Write each line out exactly, leaving none out.
__________________________________________________
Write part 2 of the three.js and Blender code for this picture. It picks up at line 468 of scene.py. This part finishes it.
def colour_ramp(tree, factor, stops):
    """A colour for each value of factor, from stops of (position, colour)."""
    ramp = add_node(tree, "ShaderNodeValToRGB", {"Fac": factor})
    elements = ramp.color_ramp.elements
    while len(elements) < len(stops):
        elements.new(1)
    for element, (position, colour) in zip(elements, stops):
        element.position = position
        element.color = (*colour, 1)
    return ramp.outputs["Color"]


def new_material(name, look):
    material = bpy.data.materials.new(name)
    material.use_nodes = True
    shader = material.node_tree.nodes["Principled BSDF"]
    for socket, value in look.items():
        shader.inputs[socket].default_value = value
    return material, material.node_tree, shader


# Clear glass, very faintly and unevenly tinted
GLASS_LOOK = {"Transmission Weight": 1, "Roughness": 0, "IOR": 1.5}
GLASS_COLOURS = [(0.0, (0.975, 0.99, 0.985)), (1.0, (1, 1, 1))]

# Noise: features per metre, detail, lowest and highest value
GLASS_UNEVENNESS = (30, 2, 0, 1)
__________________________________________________
[RESULT]
Write part 2 of the three.js and Blender code for this picture. It picks up at line 468 of scene.py. This part finishes it.
def colour_ramp(tree, factor, stops):
    """A colour for each value of factor, from stops of (position, colour)."""
    ramp = add_node(tree, "ShaderNodeValToRGB", {"Fac": factor})
    elements = ramp.color_ramp.elements
    while len(elements) < len(stops):
        elements.new(1)
    for element, (position, colour) in zip(elements, stops):
        element.position = position
        element.color = (*colour, 1)
    return ramp.outputs["Color"]


def new_material(name, look):
    material = bpy.data.materials.new(name)
    material.use_nodes = True
    shader = material.node_tree.nodes["Principled BSDF"]
    for socket, value in look.items():
        shader.inputs[socket].default_value = value
    return material, material.node_tree, shader


# Clear glass, very faintly and unevenly tinted
GLASS_LOOK = {"Transmission Weight": 1, "Roughness": 0, "IOR": 1.5}
GLASS_COLOURS = [(0.0, (0.975, 0.99, 0.985)), (1.0, (1, 1, 1))]

# Noise: features per metre, detail, lowest and highest value
GLASS_UNEVENNESS = (30, 2, 0, 1)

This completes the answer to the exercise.